Direct education reform funding includes $8.5 million for the state's early reading initiative, $3.5 million for direct assistance to schools that receive a grade of D or F under the state's A-F grading system, and $2.8 million to ensure college and career readiness by assessing students in grades 4-10 to provide students the help that they need and paying for all New Mexico 10th graders to take the PSAT. Pre-K and K-3 Plus funding will also be increased by $3.7 million and $5.7 million, respectively.
"I am particularly proud of the bipartisan support we received for investing directly in reading initiatives and providing help to struggling schools to ensure every New Mexico child is given a quality education," continued Governor Martinez. "If we are going to truly reform education, sending tax dollars to the same status quo to be spent in the same failing way isn't going to cut it.
Tax dollars should be used on proven strategies that work for our children. We have to invest in the classroom, and we have to be focused on improving our kids' ability to read, so that they are able to learn well and graduate from high school with the skills necessary to lead successful lives."

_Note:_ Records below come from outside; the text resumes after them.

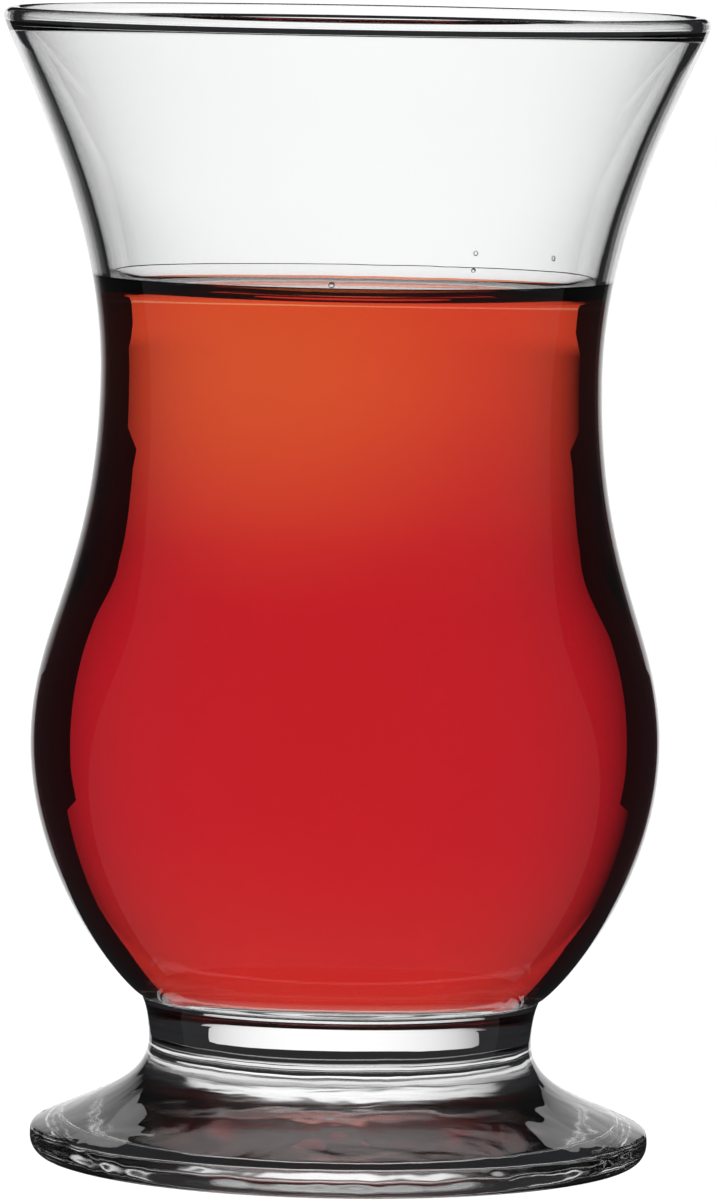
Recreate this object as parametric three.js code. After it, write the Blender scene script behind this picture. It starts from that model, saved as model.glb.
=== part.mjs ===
// Turkish tea glass: a waisted glass on a solid stem and a round foot, filled with tea.
// Millimetres, +Z up. The flat ring under the foot is on z = 0 and both pieces share the Z axis.

import * as THREE from 'three';

// Heights and radii of the glass, each a place where its outline turns
const RIM_TOP = 105;
const RIM = { r: 32.2, z: 104.2, lean: 11.5, down: 3.4 };
const WAIST = { r: 22.9, z: 71.9, lean: 0, down: 18.4, up: 15.5 };
const BULGE = { r: 28.8, z: 38.2, lean: 0, down: 12.8, up: 10.6 };
const SEAT = { r: 18.6, z: 15.0, lean: 61, down: 0.9, up: 1.7 };
const STEM = { r: 17.55, z: 10.8, lean: 0, down: 4.4, up: 0.8 };
const SHOULDER = { r: 27.95, z: 2.85, lean: -64, down: 0.4, up: 4.8 };
const NOSE = { r: 28.35, z: 1.75, lean: 0, down: 1.0, up: 0.5 };
const FOOT_EDGE = { r: 26.9, z: 0, lean: 90, up: 0.8 };

// The wall, the floor inside and the hollow under the foot
const WALL = 1.5;
const WAIST_WALL = 1.55;
const FLOOR = { r: 16, z: 16.5, lean: 90, up: 2 };
const RING_RADIUS = 25.45;
const SHELF = { r: 24.6, z: 1.45 };
const HOLLOW_CROWN = 0.75;

// The tea: its flat level, how far it climbs the wall and the distance over which it falls off
const TEA_LEVEL = 79.5;
const TEA_CLIMB = 1.5;
const CLIMB_REACH = 1.3;
const TOUCH_GAP = 0.3;

const ROUND_STEPS = 48;

// A stretch of outline between two turning places, each left along its own lean from the vertical
function flow(from, to, steps) {
  const place = (station) => new THREE.Vector2(station.r, station.z);
  const heading = (station) => {
    const angle = THREE.MathUtils.degToRad(station.lean);
    return new THREE.Vector2(Math.sin(angle), Math.cos(angle));
  };
  const leave = place(from).addScaledVector(heading(from), from.up);
  const arrive = place(to).addScaledVector(heading(to), -to.down);
  return new THREE.CubicBezierCurve(place(from), leave, arrive, place(to)).getPoints(steps);
}

// The hollow: a shallow dome from the axis out to its shelf, then the steep side down to the ring
function hollow(steps) {
  const sphere = (SHELF.r ** 2 + HOLLOW_CROWN ** 2) / (2 * HOLLOW_CROWN);
  const crown = Array.from({ length: steps + 1 }, (_, i) => {
    const r = (SHELF.r * i) / steps;
    return new THREE.Vector2(r, SHELF.z + HOLLOW_CROWN - sphere + Math.sqrt(sphere ** 2 - r ** 2));
  });
  return [...crown, new THREE.Vector2(RING_RADIUS, 0)];
}

// The rounded lip: half a turn from the outer face of the rim to its inner face
function lip(steps) {
  const half = WALL / 2;
  const crown = RIM_TOP - RIM.z;
  return Array.from({ length: steps + 1 }, (_, i) => {
    const angle = (Math.PI * i) / steps;
    return new THREE.Vector2(RIM.r - half + half * Math.cos(angle), RIM.z + crown * Math.sin(angle));
  });
}

// The inner face, from the middle of the floor up to the rim
function innerFace() {
  const innerRim = { ...RIM, r: RIM.r - WALL };
  const innerWaist = { ...WAIST, r: WAIST.r - WAIST_WALL };
  const innerBulge = { ...BULGE, r: BULGE.r - WALL };
  return join([
    [new THREE.Vector2(0, FLOOR.z)],
    flow(FLOOR, innerBulge, 10),
    flow(innerBulge, innerWaist, 9),
    flow(innerWaist, innerRim, 8),
  ]);
}

// One outline out of several, without the points that two neighbours share
function join(stretches) {
  const same = 1e-6;
  return stretches.flat().filter((point, i, all) => i === 0 || point.distanceTo(all[i - 1]) > same);
}

function revolve(outline) {
  const axis = 1e-9;
  const closed = outline.map((point) => new THREE.Vector2(point.x < axis ? 0 : point.x, point.y));
  return new THREE.LatheGeometry(closed, ROUND_STEPS).rotateX(Math.PI / 2);
}

function glassGeometry() {
  return revolve(join([
    hollow(4),
    flow(FOOT_EDGE, NOSE, 3),
    flow(NOSE, SHOULDER, 2),
    flow(SHOULDER, STEM, 7),
    flow(STEM, SEAT, 4),
    flow(SEAT, BULGE, 10),
    flow(BULGE, WAIST, 10),
    flow(WAIST, RIM, 10),
    lip(6),
    innerFace().reverse(),
  ]));
}

// The inner face moved in by the gap that touching pieces keep
function teaSide() {
  const face = innerFace();
  return face.map((point, i) => {
    const before = face[Math.max(i - 1, 0)];
    const after = face[Math.min(i + 1, face.length - 1)];
    const along = after.clone().sub(before).normalize();
    const moved = new THREE.Vector2(point.x - along.y * TOUCH_GAP, point.y + along.x * TOUCH_GAP);
    return i === 0 ? new THREE.Vector2(0, point.y + TOUCH_GAP) : moved;
  });
}

// The side of the tea up to the height where it stops climbing the wall
function below(face, height) {
  const first = face.findIndex((point) => point.y > height);
  const low = face[first - 1];
  const share = (height - low.y) / (face[first].y - low.y);
  return [...face.slice(0, first), low.clone().lerp(face[first], share)];
}

// The top of the tea, from the wall to the axis, falling off from its climb to the flat level
function teaTop(edge, steps) {
  const span = 5 * CLIMB_REACH;
  const curved = Array.from({ length: steps + 1 }, (_, i) => {
    const away = span * (i / steps) ** 2;
    return new THREE.Vector2(edge.x - away, TEA_LEVEL + TEA_CLIMB * Math.exp(-away / CLIMB_REACH));
  });
  return [...curved, new THREE.Vector2(0, TEA_LEVEL)];
}

function teaGeometry() {
  const side = below(teaSide(), TEA_LEVEL + TEA_CLIMB);
  return revolve(join([side, teaTop(side.at(-1), 6)]));
}

const clearGlass = new THREE.MeshStandardMaterial({
  color: 0xe9eeee, roughness: 0.03, metalness: 0, transparent: true, opacity: 0.35,
});
const brewedTea = new THREE.MeshStandardMaterial({ color: 0xc4241f, roughness: 0.05, metalness: 0 });

const glass = new THREE.Mesh(glassGeometry(), clearGlass);
glass.name = 'glass';

const tea = new THREE.Mesh(teaGeometry(), brewedTea);
tea.name = 'tea';

const teaGlass = new THREE.Group();
teaGlass.add(glass, tea);

export default teaGlass;
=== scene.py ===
"""A waisted Turkish tea glass with its tea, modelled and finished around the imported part."""

import math

import bmesh
import bpy
from bpy.props import FloatProperty, FloatVectorProperty, IntProperty, PointerProperty
from mathutils import Matrix, Vector


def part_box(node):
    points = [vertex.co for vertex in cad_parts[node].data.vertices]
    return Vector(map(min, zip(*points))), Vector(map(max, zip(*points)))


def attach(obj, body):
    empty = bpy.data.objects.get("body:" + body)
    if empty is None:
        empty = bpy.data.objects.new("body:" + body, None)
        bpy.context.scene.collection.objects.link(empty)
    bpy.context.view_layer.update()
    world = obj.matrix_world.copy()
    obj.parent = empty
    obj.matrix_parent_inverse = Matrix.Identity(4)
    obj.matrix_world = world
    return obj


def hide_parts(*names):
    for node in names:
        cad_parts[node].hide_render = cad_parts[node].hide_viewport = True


bl_info = {
    "name": "Turkish Tea Glass",
    "version": (1, 0, 0),
    "blender": (4, 5, 0),
    "location": "3D View > Sidebar > Tea Glass",
    "description": "Models a waisted tea glass with its tea and the studio around it",
    "category": "Object",
}

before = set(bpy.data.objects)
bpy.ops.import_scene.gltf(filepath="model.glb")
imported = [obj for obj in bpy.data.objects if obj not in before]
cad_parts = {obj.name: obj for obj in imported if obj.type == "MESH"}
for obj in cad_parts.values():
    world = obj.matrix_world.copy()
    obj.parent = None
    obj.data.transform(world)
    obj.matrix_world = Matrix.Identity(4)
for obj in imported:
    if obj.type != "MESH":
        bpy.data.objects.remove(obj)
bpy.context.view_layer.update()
MM = 0.001
BODY = "root"
FULL_TURN = 2 * math.pi
WHITE = (1, 1, 1, 1)

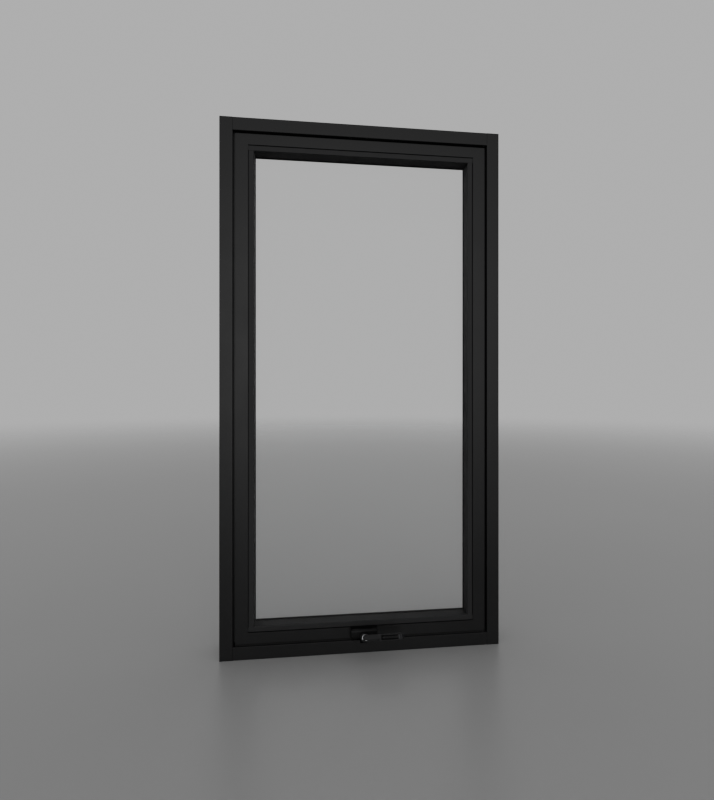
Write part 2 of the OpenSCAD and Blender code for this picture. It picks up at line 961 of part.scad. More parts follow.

The $5.6 billion budget signed by Governor Martinez increases state spending by 4 percent, or $219 million. FY13 reserves are projected to reach roughly 9 percent of the state budget.
"In my State of the State address, I noted that our primary responsibility was to ensure that we kept our financial house in order, and I'm confident that this budget does that. Santa Fe did not go on a spending spree and we focused spending on our top priorities," said Governor Martinez.
"The work we did last year to cut waste in government and make the tough decisions necessary to close the largest structural budget deficit in state history has put us in a position to begin investing in our priorities, like tax reforms to help small businesses create jobs and school reforms that help children learn to read by the 3rd grade."
The budget also increased funding for the Job Training Incentive Program (JTIP) to $7.9 million, a $6.7 million increase over last year's appropriation of $1.2 million. JTIP is a successful jobcreation program that allows businesses in New Mexico to hire new workers and expand by paying for up to 50 percent of a new employee's salary during the employee's first six months of work, while they are training.
Finally, to ensure that nursing homes won't have to close due to federal Medicare cuts, $8 million was provided to ensure that we are protecting some of the most vulnerable New Mexicans.